The CIO’s Role in Setting the Remote Work Agenda

Here’s a six-step roadmap for IT leaders to follow as they continue to prepare for business as “unusual”.

As companies navigate the uncharted territory of a post-pandemic world, chief information officers and IT leaders need to make sure their technology agendas continue to set their companies and remote workers up for success.  

Image: patpitchaya -

Image: patpitchaya –

This new remote workforce creates a unique set of challenges for C-suite leaders, who must be ‘all in’, working together to find solutions. The CIO needs to be a proactive participant in leading and driving change, describing the competitive advantage, and demonstrating the link between the technology agenda and the employee value proposition. Many companies enabled remote work successfully — demonstrating it can work on a large scale and can be part of the new operational plan, which means the old plan goes out the window.

What may have been a priority in January, such as a PC refresh or a new software-defined wide area network, may now be on the backburner. CIOs plan for the unexpected, but most business continuity plans focus on regionally limited disruptions and on how other regions of the globe can pick up the workplace slack. COVID-19 turned those plans on their heads as a massive global pandemic was thought of as a distant possibility and as such caught many CIOs unaware.

From the broadest goal of on-the-ground operations (such as ensuring that technology systems and procedures are aligned with business goals) to planning (such as understanding digital technologies and how to cost-effectively utilize them), the CIO still plays an integral role in shaping their technology agendas. But now, an additional focus needs to be put on the forward-looking “next wave” of technical building, beyond the table-stakes priorities. And early preparation is key.

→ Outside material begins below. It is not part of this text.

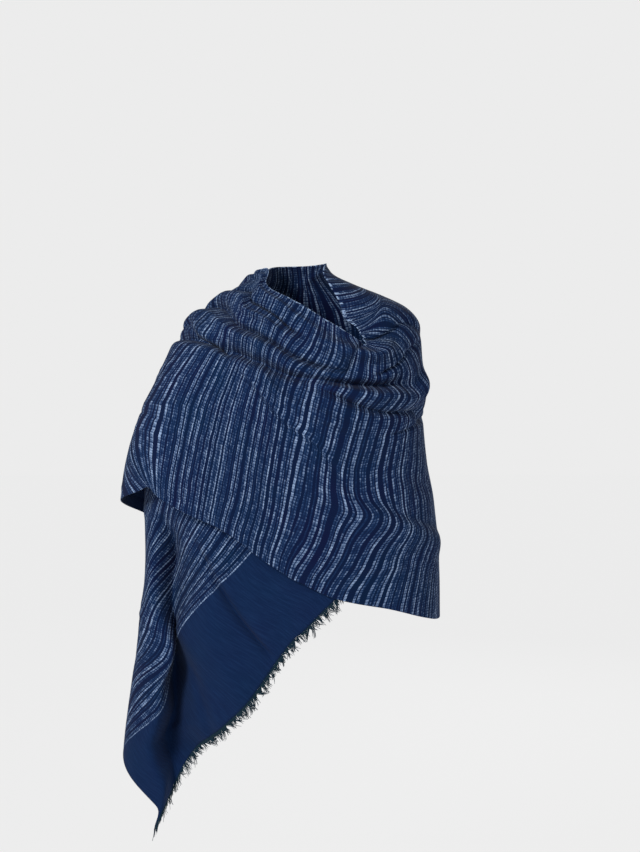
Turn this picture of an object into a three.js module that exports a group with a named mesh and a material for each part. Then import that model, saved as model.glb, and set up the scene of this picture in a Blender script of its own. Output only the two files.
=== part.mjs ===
// A handwoven striped stole, worn: one length of cloth, 700 mm by 1800 mm, wrapped round the shoulders.
// Its first end hangs as a pointed tail at the front right. From there the cloth goes outside the right
// arm, across the back, round the left arm and shoulder, across the chest, and over the right shoulder,
// where its last end hangs behind the arm. "Right" is the wearer's, at -X. The wearer faces -Y, +Z is up,
// and the origin is in the middle of the neck at the height of the shoulders. Sizes are in millimetres.
//
// cloth(along, across) gives any point of the cloth: along runs the length of the stole, from 0 at the
// tail's fringed end, and across runs from 0 at the neck's selvage to 1 at the hem's selvage.
import * as THREE from "three";

// Cut and wall
const STOLE_LENGTH = 1800;
const STOLE_WIDTH = 700;
const WALL = 1.8;
const SEAM_GAP = 0.3;
const STEPS_ACROSS = 32;

// Fringe of the two cut ends
const FRINGE_LENGTH = 20;
const FRINGE_STRANDS = 64;
const FRINGE_BACKING = 3;
const FRINGE_SWAY = 7;
const FRINGE_UNEVEN = 0.2; // share of a strand's length that varies

// Steps over which slopes are measured: degrees, millimetres up, millimetres along, share across
const TURN_STEP = 1;
const HEIGHT_STEP = 4;
const ALONG_STEP = 2;
const ACROSS_STEP = 0.004;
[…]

For a CIO, preparing for the future of remote working involves six key factors:

  1. A scalable network enabled by automation, such as software-defined networking (SDN) and virtualized network services (VNS), that can flex to support new usage patterns as work shifts outside of offices and enable application availability prioritization. The good news is that as your workforce was suddenly displaced due to COVID-19, you’ve already seen how your network can respond under this level of stress and be prepared for a more permanent displacement.
  2. Cloud-ready applications for collaboration, core operations, and support. Understanding the tools your team needs for remote work, and considerations such as what internal parties and partners need for collaboration, are critical in shaping the applications needed for your remote teams.   
  3. Strong and secure mobile connectivity to access those applications, as well as the corporate WAN (for those that are not cloud-enabled). With the increased level of remote work, these systems need to be built for and prepared to handle a higher percentage of remote employees.
  4. End-to-end monitoring of network performance to maintain control, usability and security. With more and more devices being accessed off-premise, understanding and monitoring the intersection between end-user devices, applications and infrastructure is critical.  
  5. Zero-trust security implementation that strengthens the protection of sensitive information outside of physical offices. Businesses must equip systems to protect, detect and respond to threats in this next age of remote work where sensitive data goes beyond on-premise devices.
  6. A resilient end-user support model and supply chain that can handle spikes in teleworker demand, both in terms of calls for help and the need for laptops, tablets or other mobile devices. For many organizations, the pandemic has exposed gaps in their current models that are preventing scalability.

Remote work is not going away and therefore, CIOs and IT managers need to use the lessons of the present to future-ready their organizations. Seeing how the network, security and employee collaboration systems operate during the pandemic should provide the blueprint to be ready for the road ahead. By acting now, leaders can capture the needs of employees and customers and create alignment across the organization as they pivot toward the new normal.

Sampath Sowmyanarayan leads the global enterprise segment for Verizon Business Group, with responsibility for delivering innovative business solutions to Verizon’s global wireline and wireless enterprise clients. He leads a global team focused on delivering solutions to enable enterprise customers — including 99% of the Fortune 500 — to securely connect to the global economy and intelligently manage business interactions and operations in real-time.